It's hard to add anything to Andrej's or Neel's explanations, but I'll give it a shot. I'm going to try to address the syntactic point of view, rather than try to uncover underlying semantics, because the explanation is more elementary and my give a more straightforward answer to your question.
I am going to work in the simply-typed $\lambda$-calculus rather than the more complex system underlying Haskell. I believe in particular that the presence of type variables may be confusing you to a certain extent.
The crucial reference is the following:
Mendler, N. (1991). Inductive types and type constraints in the second-order lambda calculus. I haven't found a reference online I'm afraid. The statements and proofs can however be found in Nax's PhD dissertation (a highly recommended read!).
Mendler explains that positivity is a necessary and sufficient condition for termination in the presence of non-recursive case definitions (and structurally decreasing recursive ones). He states it using an equational formulation. I give a simple example, which is a simplification of your $\mathrm{Bad}$ type.
$$ \mathrm{Bad} = \mathrm{Bad}\rightarrow A$$
Where $A$ is any type. We then have
$$ \lambda x:\mathrm{Bad}.x\ x: \mathrm{Bad}\rightarrow A$$
and so
$$ (\lambda x:\mathrm{Bad}.x\ x)\ (\lambda x:\mathrm{Bad}.x\ x): A $$
Mendler shows that this can be carried out for any type
$$ \mathrm{Bad} = F(\mathrm{Bad})$$
where $F(X)$ is a type with at least one negative occurrence of $X$ (there may be positive occurrences as well). He gives an explicit term which fails to terminate for a given $F(X)$ (pages 39-40 of his thesis).
Of course you are working not with equationally defined types but with constructors, i.e. you have
data Bad = Pack (Bad -> A)
rather than strict equality. However you can define
unpack :: Bad -> (Bad -> A)
unpack (Pack f) = f
which is sufficient for this result to continue to hold:
(\x:Bad -> unpack x x) (Pack (\x:Bad -> unpack x x))
This term is still well typed of type $A$.

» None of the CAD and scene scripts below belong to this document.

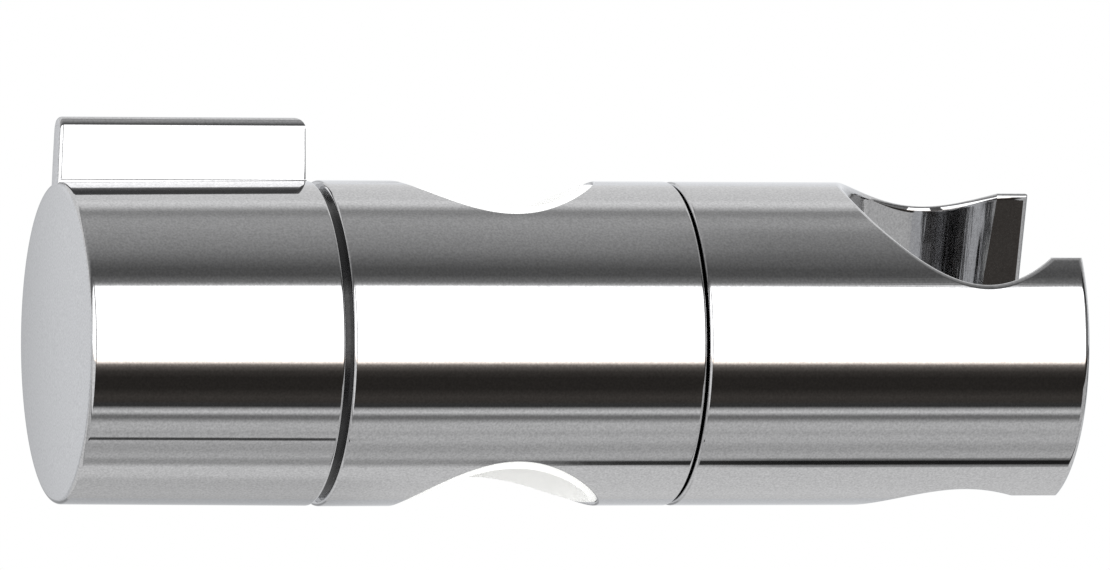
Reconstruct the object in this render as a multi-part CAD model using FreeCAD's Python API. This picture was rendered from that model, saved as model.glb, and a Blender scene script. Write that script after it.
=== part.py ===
import FreeCAD
import Part
import math
import os

# Shower rail slider, in millimetres.
# The body lies along X and the wall rail passes through it along Z.
# The origin is where the rail's axis crosses the body's axis.
# The lever knob is at the -X end, the handset holder at the +X end, and the user stands at -Y.

Vector = FreeCAD.Vector
X_AXIS = Vector(1, 0, 0)
Y_AXIS = Vector(0, 1, 0)
Z_AXIS = Vector(0, 0, 1)
ORIGIN = Vector(0, 0, 0)

# Rail and the liners that guide it
rail_radius = 9.0
rail_clearance = 0.1
bush_wall = 1.3
bush_recess = 0.35
bush_lead_in_margin = 1.0
bush_lead_in_angle_deg = 7.0
press_gap = 0.05
running_gap = 0.06

# Body sleeve
body_margin = 5.8
sleeve_wall = 1.5
sleeve_lip_length = 1.6
sleeve_lip_height = 1.55
sleeve_edge = 0.4
notch_edge = 0.4
right_end_trim = 0.15

# Clamp stack between the rail and the left end of the body
shoe_setback = 0.5
pad_thickness = 1.4
shoe_half_width = 5.9
shoe_gap = 0.1
plunger_length = 3.9
plunger_clearance = 0.2
plunger_floor = 0.8
plunger_edge = 0.4
drive_screw_setback = 0.3
collar_thickness = 0.9
washer_thickness = 0.4
axial_play = 0.05
plate_thickness = 1.65

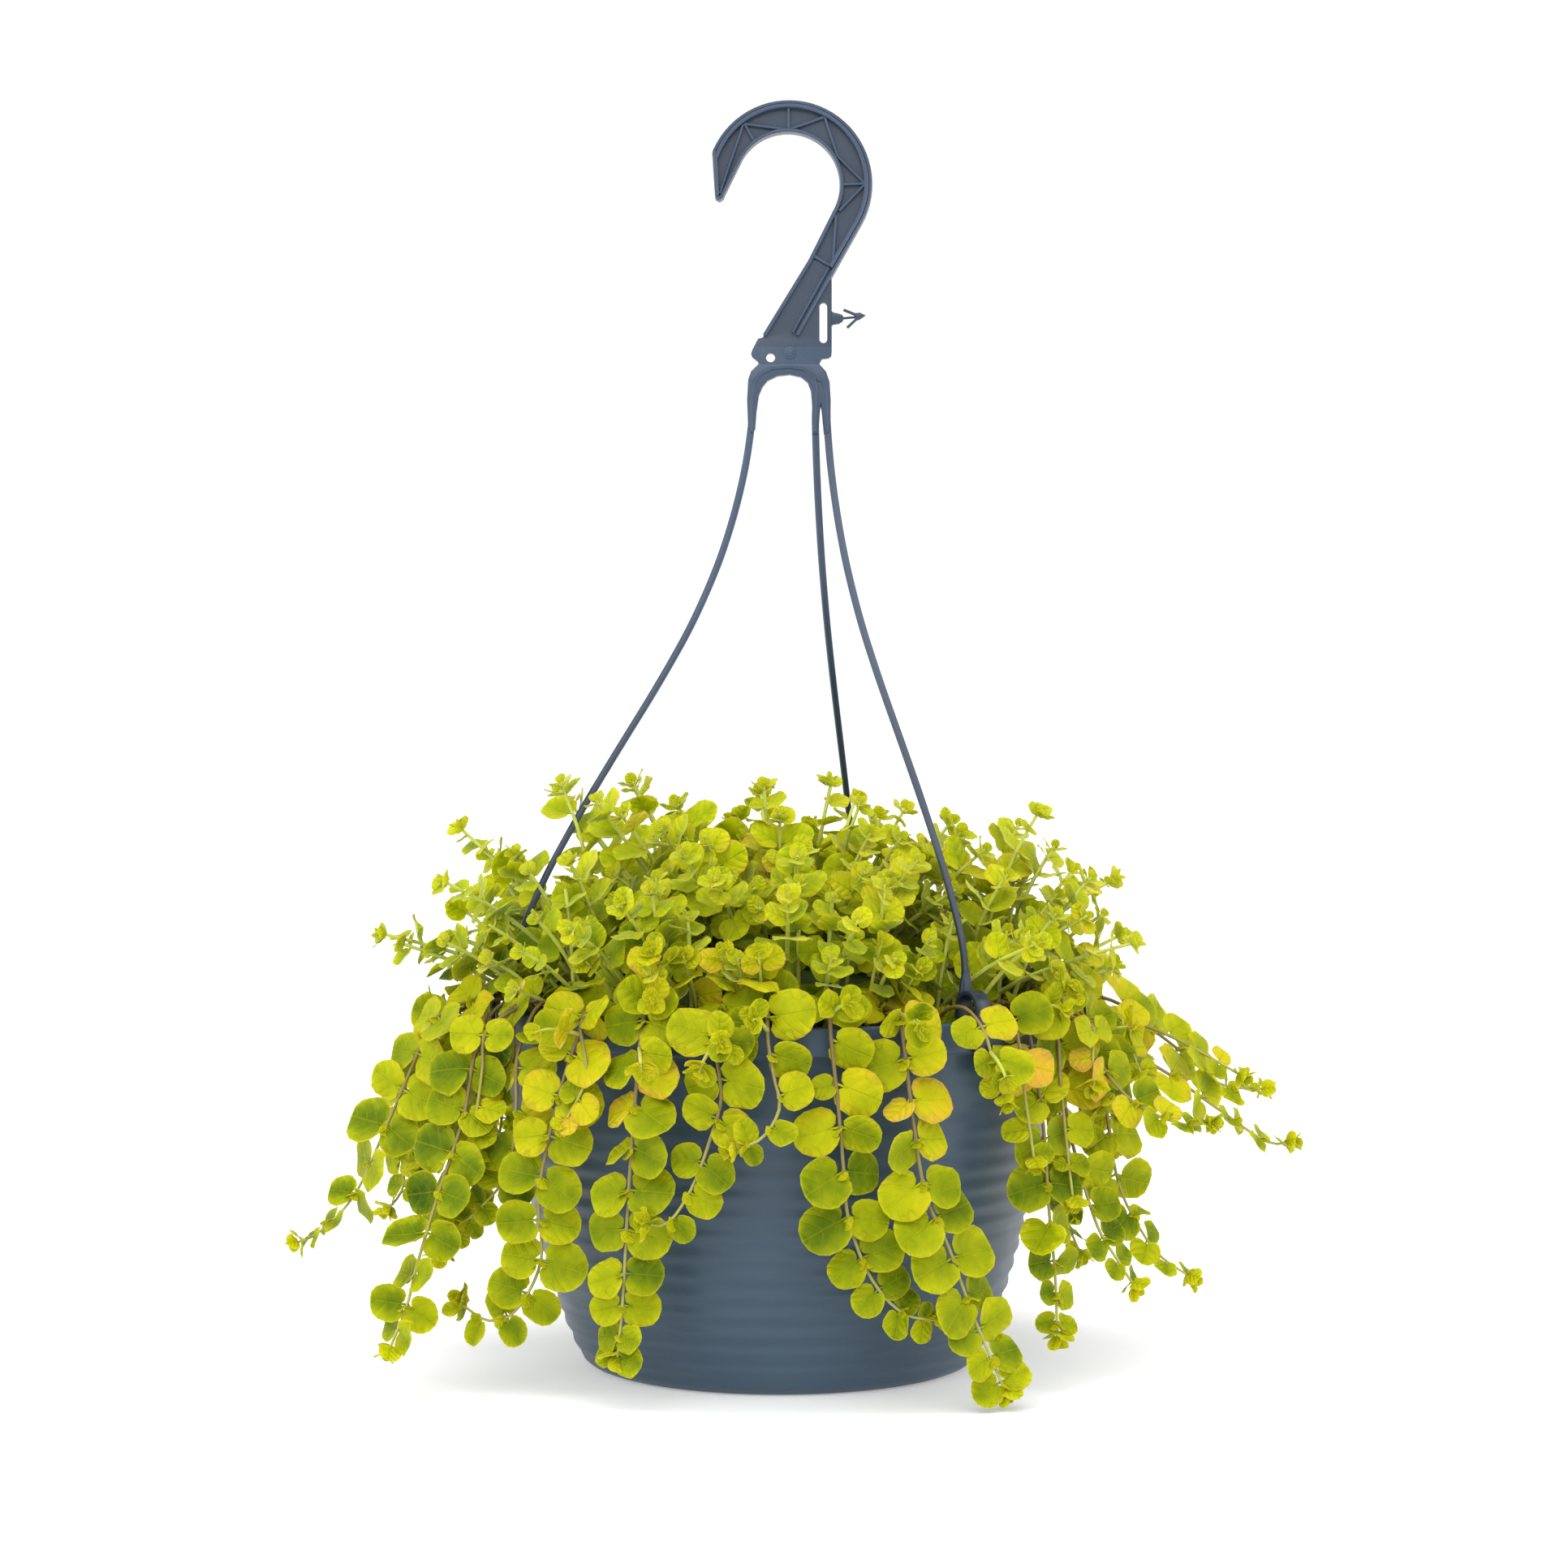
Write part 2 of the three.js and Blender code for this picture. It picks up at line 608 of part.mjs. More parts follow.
function bladePoint(leaf, x, y, offset = 0) {
  const across = leaf.axis.clone().cross(leaf.normal);
  const point = leaf.at.clone().addScaledVector(across, x * leaf.size);
  point.addScaledVector(leaf.axis, y * leaf.size);
  return point.addScaledVector(leaf.normal, LEAF_FOLD * Math.abs(x) * leaf.size + offset);
}

function stationsOf(stem, leaves) {
  const length = stem.path.getLength();
  const surface = (HOLE_DEPTH + 3) / length;
  const shares = [...new Set([0, surface, 1, ...leaves.map((leaf) => leaf.share)])].sort((a, b) => a - b);
  return shares.flatMap((share, i) => {
    const gap = (shares[i + 1] ?? share) - share;
    const bend = stem.path.getTangentAt(share).angleTo(stem.path.getTangentAt(share + gap));
    const parts = Math.max(1, Math.ceil(bend / BEND_A_RING), Math.ceil((gap * length) / RING_SPACING));
    return Array.from({ length: parts }, (_, j) => share + (gap * j) / parts);
  });
}

function growBlade(skin, leaf, diamond) {
  const lobes = bladeOf(leaf);
  const level = diamond.map((corner) => skin.points[corner].clone().sub(leaf.at).dot(leaf.normal));
  const highest = level.indexOf(Math.max(...level));
  const [top, plus, bottom, minus] = [0, 1, 2, 3].map((i) => diamond[(highest + i) % 4]);
  const tip = [1, -1].map((face) => skin.add(bladePoint(leaf, 0, 1, (face * LEAF_THICKNESS) / 2)));
  for (const side of [1, -1]) {
    const edge = lobes.map(([x, y]) =>
      [1, -1].map((face) => skin.add(bladePoint(leaf, side * x, y, (face * LEAF_THICKNESS) / 2))),
    );
    edge.push(tip);
    const root = side > 0 ? plus : minus;
    skin.face(side, top, root, edge[0][0]);
    skin.face(side, bottom, edge[0][1], root);
    skin.face(side, edge[0][0], root, edge[0][1]);
    for (let i = 1; i < edge.length; i += 1) {
      const [[upA, downA], [upB, downB]] = [edge[i - 1], edge[i]];
      skin.face(side, top, upA, upB);
      skin.face(side, bottom, downB, downA);
      skin.face(side, upB, upA, downA);
      skin.face(side, upB, downA, downB);
    }
  }
}

function newSkin() {
  const points = [];
  const faces = [];
  return {
    points,
    faces,
    add: (point) => points.push(point) - 1,
    face: (turn, a, b, c) => faces.push(...(turn > 0 ? [a, b, c] : [a, c, b])),
  };
}

function stemSolid(stem, leaves) {
  const skin = newSkin();
  const rings = [];
  let side = null;
  for (const share of stationsOf(stem, leaves)) {
    const centre = stem.path.getPointAt(share);
    const ahead = stem.path.getTangentAt(share);
    const here = leaves.filter((leaf) => leaf.share === share);
    side = here.length ? here[0].side.clone() : side ?? new THREE.Vector3(1, 0.2, 0);
    side.addScaledVector(ahead, -side.dot(ahead)).normalize();
    if (share === 1) {
      rings.push({ apex: skin.add(centre) });
      break;
    }
    const radius = STEM_RADIUS * (1 - 0.35 * share);
    const ways = [0, 1, 2, 3].map((j) => side.clone().applyAxisAngle(ahead, (j * Math.PI) / 2));
    const corners = ways.map((way) => {
      const leaf = here.find((one) => one.side.dot(way) > 0.9);
      const out = centre.clone().addScaledVector(way, radius);
      if (!leaf) {
        const plain = skin.add(out);
        return { up: plain, down: plain };
      }
      const right = ahead.clone().cross(way);
      const diamond = [[right, 1], [ahead, 1], [right, -1], [ahead, -1]].map(([along, sign]) =>
        skin.add(out.clone().addScaledVector(along, sign * PETIOLE_RADIUS)),
      );
      return { up: diamond[1], down: diamond[3], diamond, leaf };
    });
    corners.forEach(({ diamond, leaf }, j) => {
      if (diamond) {
        const [right, top, left, bottom] = diamond;
        const next = corners[(j + 1) % 4].up;
        const last = corners[(j + 3) % 4].up;
        skin.face(1, bottom, next, right);
        skin.face(1, right, next, top);
        skin.face(1, bottom, left, last);
        skin.face(1, left, top, last);
        growBlade(skin, leaf, diamond);
      }
    });
    rings.push({ corners, ways });
  }
  closeRings(skin, rings);
  const geometry = new THREE.BufferGeometry().setFromPoints(skin.points).setIndex(skin.faces);
  return solidOf(geometry);
}

function closeRings(skin, rings) {
  const foot = rings[0].corners.map((corner) => corner.down);
  skin.face(1, foot[0], foot[3], foot[2]);
  skin.face(1, foot[0], foot[2], foot[1]);
  for (let i = 1; i < rings.length; i += 1) {
    const { corners, ways } = rings[i - 1];
    const next = rings[i];
    const turns = next.ways ? next.ways.map((way) => way.dot(ways[0])) : [1];
    const shift = turns.indexOf(Math.max(...turns));
    for (let j = 0; j < 4; j += 1) {
      const a = corners[j].up;
      const b = corners[(j + 1) % 4].up;
      if (next.corners) {
        const c = next.corners[(j + 1 + shift) % 4].down;
        const d = next.corners[(j + shift) % 4].down;
        skin.face(1, a, b, c);
        skin.face(1, a, c, d);
      } else {
        skin.face(1, a, b, next.apex);
      }
    }
  }
}

function makeStems() {
  const hanging = { bare: 14, taper: 55, leaf: LEAF_LENGTH, spacing: PAIR_SPACING, upright: 0 };
  const standing = { taper: 40, leaf: SHOOT_LEAF, spacing: SHOOT_SPACING, upright: 1 };
  const strands = STRANDS.map((route, index) => ({
    ...hanging,
    name: "strand_" + String(index + 1).padStart(2, "0"),
    path: strandRoute(route, index),
    seed: 101 + 37 * index,
  }));
  const arching = ARCHING.map((tip, index) => ({
    ...standing,
    bare: 22,
    name: "shoot_" + String(index + 1).padStart(2, "0"),
    path: archingRoute(tip, index),
    seed: 2003 + 41 * index,
  }));
  const upright = UPRIGHT.map((tip, index) => ({
    ...standing,
    bare: 16,
    name: "crown",
    core: true,
    path: uprightRoute(tip),
    seed: 5009 + 43 * index,
  }));
  return [...strands, ...arching, ...upright];
}

// The core of the crown, rooted in the middle of the soil
function makeCore() {
  const base = SOIL_TOP + SOIL_GAP;
  const rootFoot = base - ROOT_DEPTH;
  const profile = [[0, rootFoot], [ROOT_RADIUS - SOIL_GAP, rootFoot], [ROOT_RADIUS - SOIL_GAP, base]];
  for (const angle of [0, 12, 38, 64]) {
    const inset = angle ? 0 : 3;
    const rise = CORE_HEIGHT * Math.sin(radians(angle));
    profile.push([CORE_RADIUS * Math.cos(radians(angle)) - inset, base + rise]);
  }
  profile.push([0, base + CORE_HEIGHT]);
  return solidOf(turned(profile, 12));
}

// Leaves that stand out of the core all over, set out as a sunflower's seeds are
const CORE = { core: true, name: "crown" };

function coreLeaves() {
  const draw = drawer(7001);
  return Array.from({ length: CORE_LEAVES }, (_, i) => {
    const radius = CORE_RADIUS * 0.97 * Math.sqrt((i + 0.5) / CORE_LEAVES);
    const at = place(137.5 * i, radius, coreTop(radius) - 4.5);
    const outward = new THREE.Vector3(at.x, at.y, 0).normalize();
    const slope = (CORE_HEIGHT / CORE_RADIUS) ** 2;
    const steep = new THREE.Vector3(outward.x * radius * slope, outward.y * radius * slope, at.z - SOIL_TOP);
    const ahead = steep.normalize();
    const side = outward.clone().addScaledVector(ahead, -outward.dot(ahead)).normalize();
    side.applyAxisAngle(ahead, radians((draw() - 0.5) * 150));
    return {
      stem: CORE,
      pair: 2 * i,
      share: 0,
      at,
      ahead,
      side,
      light: ahead,
      size: LEAF_LENGTH * (0.9 + 0.2 * draw()),
      lift: radians(42 + 20 * draw()),
      roll: radians((draw() - 0.5) * 40),
    };
  });
}

// A leaf by itself, its foot inside the core
function looseLeaf(leaf) {
  const skin = newSkin();
  const right = leaf.axis.clone().cross(leaf.normal);
  const diamond = [[right, 1], [leaf.normal, 1], [right, -1], [leaf.normal, -1]].map(([along, sign]) =>
    skin.add(leaf.at.clone().addScaledVector(along, sign * PETIOLE_RADIUS)),
  );
  growBlade(skin, leaf, [diamond[2], diamond[1], diamond[0], diamond[3]]);
  skin.face(1, diamond[0], diamond[1], diamond[2]);
  skin.face(1, diamond[0], diamond[2], diamond[3]);
  return solidOf(new THREE.BufferGeometry().setFromPoints(skin.points).setIndex(skin.faces));
}

function makeSoil(stems) {
  const wall = potInside(SOIL_GAP, SOIL_TOP).reverse();
  const rootFoot = SOIL_TOP - ROOT_DEPTH;
  const profile = [[0, FLOOR + SOIL_GAP], ...wall, [ROOT_RADIUS, SOIL_TOP], [ROOT_RADIUS, rootFoot]];
  profile.push([0, rootFoot]);
  let soil = solidOf(turned(profile));
  for (const stem of stems.filter((one) => !one.core)) {
    const foot = stem.path.getPoint(0);
    const drill = new THREE.CylinderGeometry(HOLE_RADIUS, HOLE_RADIUS, 2 * HOLE_DEPTH, 5);
    drill.rotateX(Math.PI / 2).translate(foot.x, foot.y, SOIL_TOP);
    soil = soil.subtract(solidOf(drill));
  }
  return soil;
}

// The whole part

const POT_FINISH = { color: 0x46586a, roughness: 0.45, metalness: 0 };
const HANGER_FINISH = { color: 0x3f5060, roughness: 0.35, metalness: 0 };
const SOIL_FINISH = { color: 0x2a211a, roughness: 1, metalness: 0 };
const LEAF_FINISH = { color: 0xb4c423, roughness: 0.5, metalness: 0 };

const part = new THREE.Group();

function addMesh(name, made, finish) {
  const mesh = new THREE.Mesh(geometryOf(made), new THREE.MeshStandardMaterial(finish));
  mesh.name = name;
  part.add(mesh);
}

const stems = makeStems();

// Every leaf finds its place, and the faceted solids carry every second pair of the larger ones
const placed = settle(stems, [...stems.flatMap(leavesOf), ...coreLeaves()]);
const shown = placed.filter((leaf) => leaf.pair % 2 === 0 && leaf.size > LEAST_SHOWN);

addMesh("pot", makePot(), POT_FINISH);
addMesh("hanger", makeHanger(), HANGER_FINISH);
addMesh("soil", makeSoil(stems), SOIL_FINISH);
const crown = [makeCore(), ...shown.filter((leaf) => leaf.stem === CORE).map(looseLeaf)];
for (const stem of stems) {
  const made = stemSolid(stem, shown.filter((leaf) => leaf.stem === stem));
  if (stem.core) {
    crown.push(made);
  } else {
    addMesh(stem.name, made, LEAF_FINISH);
  }
}
addMesh("crown", joined(crown), LEAF_FINISH);

export default part;
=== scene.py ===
# %% [markdown]
# # A potted creeping jenny
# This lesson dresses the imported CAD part: a trailing plant with round lime-yellow leaves in a slate
# blue moulded pot, with a moulded hanger clipped over its rim. Lengths are in millimetres here,
# because the part was drawn in them, and are turned into metres where a mesh is made. +Z is up and
# the front faces -Y. A place on the plant is an azimuth in degrees (0 is the front, 90 is +X), a
# radius and a height.

# %% Load the frame
import json
import math

import bmesh
import bpy
import numpy as np
from mathutils import Matrix, Vector

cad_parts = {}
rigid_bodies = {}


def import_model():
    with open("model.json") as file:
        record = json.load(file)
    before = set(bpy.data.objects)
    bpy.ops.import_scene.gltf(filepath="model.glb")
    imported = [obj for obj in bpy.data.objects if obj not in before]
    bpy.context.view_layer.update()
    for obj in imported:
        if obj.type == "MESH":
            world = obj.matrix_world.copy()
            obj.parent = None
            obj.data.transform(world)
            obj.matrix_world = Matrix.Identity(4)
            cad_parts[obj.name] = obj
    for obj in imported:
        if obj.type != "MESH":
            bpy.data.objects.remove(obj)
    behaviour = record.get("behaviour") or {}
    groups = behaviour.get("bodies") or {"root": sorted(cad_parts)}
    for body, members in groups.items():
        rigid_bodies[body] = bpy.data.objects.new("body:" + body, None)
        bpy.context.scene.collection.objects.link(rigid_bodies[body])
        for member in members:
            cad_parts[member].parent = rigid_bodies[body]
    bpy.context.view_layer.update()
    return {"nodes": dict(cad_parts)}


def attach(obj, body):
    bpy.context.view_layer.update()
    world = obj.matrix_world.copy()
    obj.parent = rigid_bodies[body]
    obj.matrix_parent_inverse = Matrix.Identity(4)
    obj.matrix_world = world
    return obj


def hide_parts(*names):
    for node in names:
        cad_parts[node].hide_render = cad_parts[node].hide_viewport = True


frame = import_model()
MM = 0.001
print("CAD nodes:", len(frame["nodes"]))

# %% [markdown]
# ## Helpers for meshes
# Most pieces here are turned or swept, which a few lines of mesh code do better than a modifier:
# the profile stays a list of numbers that can be read against a drawing.

# %% A mesh object, from points in millimetres
def linked(name, mesh):
    piece = bpy.data.objects.new(name, mesh)
    bpy.context.collection.objects.link(piece)
    return piece


def add_piece(name, points, faces, material=None):
    mesh = bpy.data.meshes.new(name)
    mesh.from_pydata([tuple(MM * v for v in point) for point in points], [], faces)
    if material:
        mesh.materials.append(material)
    mesh.polygons.foreach_set("use_smooth", [True] * len(mesh.polygons))
    return linked(name, mesh)


def triangles_of(piece):
    return sum(len(face.vertices) - 2 for face in piece.data.polygons)


def place(azimuth, radius, height):
    angle = math.radians(azimuth)
    return np.array([radius * math.sin(angle), -radius * math.cos(angle), height])


# %% A profile of radii and heights turned about the vertical axis
def turned(profile, sides):
    points, faces, rings = [], [], []
    for radius, height in profile:
        if radius < 1e-6:
            rings.append([len(points)] * sides)
            points.append((0, 0, height))
            continue
        rings.append(list(range(len(points), len(points) + sides)))
        points += [tuple(place(360 * i / sides, radius, height)) for i in range(sides)]
    for lower, upper in zip(rings, rings[1:]):
        for i in range(sides):
            j = (i + 1) % sides
            corners = [lower[i], lower[j], upper[j], upper[i]]
            faces.append(list(dict.fromkeys(corners)))
    return points, faces


# %% [markdown]
# ## Helpers for materials
# Every finish is a small node tree on a Principled shader. What is the same all over is set on the
# shader's own socket, and only what varies comes from nodes.

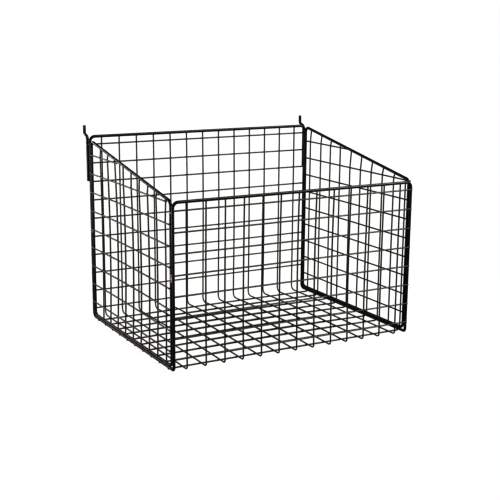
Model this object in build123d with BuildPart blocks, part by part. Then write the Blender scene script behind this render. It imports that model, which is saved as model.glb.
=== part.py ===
from build123d import *
import math
import os

os.makedirs("parts", exist_ok=True)

# ---------------------------------------------------------------------------
# Welded wire mesh container with a sloping top, for hanging by two hooks.
# Millimetres. +X is the container's width (left to right seen from the front),
# +Y runs from the low front to the high back, +Z is up.  The origin is the
# bottom centre of the whole bounding box; the floor's cross wires stand on Z=0.
# ---------------------------------------------------------------------------

# ---- driving dimensions ---------------------------------------------------
pitch = 25.4            # square mesh, wire to wire
rod_d = 3.5             # frame rods, with their powder coat
wire_d = 1.7            # mesh wires, with their powder coat
hook_d = 3.7            # hook rods
weld_gap = 0.02         # parting line left at every welded crossing

frame_width = 13.365 * pitch        # main frame, rod centre to rod centre
frame_depth = 10.260 * pitch
back_height = 9.832 * pitch        # bottom run to back top rod
front_height = 7.916 * pitch       # bottom run to front top rod
top_corner_r = 7.0                 # main frame, both top corners
front_bend_r = 3.6                 # main frame, where the front meets the floor
back_bend_r = 6.5                  # main frame, where the floor meets the back

side_lift = rod_d + 0.05           # side panel's bottom rod stands on the main one
# Side panels, left and right: the front rod's distance behind the main frame's, the
# back rod's distance in front of it, and the sloping rod's height over the front and
# the back plane.
side_panels = {
    "left": (0.210 * pitch, 0.210 * pitch, 7.894 * pitch, 9.649 * pitch),
    "right": (0.190 * pitch, 0.148 * pitch, 7.970 * pitch, 9.806 * pitch),
}
side_corner_r = 6.4

line_count = 13                    # U-shaped wires: front, floor and back in one
first_line = 0.664 * pitch         # from the left rod to the first U wire
front_cross_count = 8
front_cross_top = 7.543 * pitch
floor_cross_count = 10
floor_cross_first = 0.638 * pitch
back_cross_count = 10
back_cross_top = 9.411 * pitch
cross_overhang = 0.5               # front and floor: past the rod's centre, at each end
back_overhang = 1.0                # back: the ends reach the hooks' legs

left_upright_count = 9
left_upright_back = 8.748 * pitch
right_upright_count = 10
right_upright_back = 9.632 * pitch
right_first_gap = 1.128 * pitch    # the right panel's back upright stands further back
level_count = 9
left_level_top = 8.897 * pitch
right_level_top = 8.931 * pitch
tip_lean = 2.2                     # how far the free tips lean to the front

tack_low, tack_high = 0.7, 1.45    # tack weld: from and to, out of the rods' plane
tack_front = ((7.423 * pitch, 4.0), (4.368 * pitch, 12.0))    # height, length
tack_back = (4.714 * pitch, 4.5)
tack_floor = ((9.463 * pitch, 4.5), (4.989 * pitch, 4.5), (0.951 * pitch, 4.5))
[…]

In your second example, things are a bit more tricky, as you have somethings along the lines of
$$ \mathrm{Bad} = \mathrm{Bad}' \rightarrow A$$
where $\mathrm{Bad}'$ is related, but not equal, to $\mathrm{Bad}$ (in your case they are equal to $\mathrm{Bad}\ a$ and $\mathrm{Bad}\ (\mathrm{Not}\ a)$ respectively). I'll admit that I could not build a straightforward isomorphism between the two. The same problem is present if you replace
type Not a = a -> False
with
data Not a = Not a
It would be easily solved if Haskell allowed such type definitions:
type Acc = Not Acc
In this case, you could build a looping combinator in exactly the same manner as before. I suspect you can carry a similar (but more complex) construction using
data Acc = D (Not Acc)
The trouble here is that to build an isomorphism
Bad Acc <-> Bad (Not Acc)
you have to deal with mixed variance.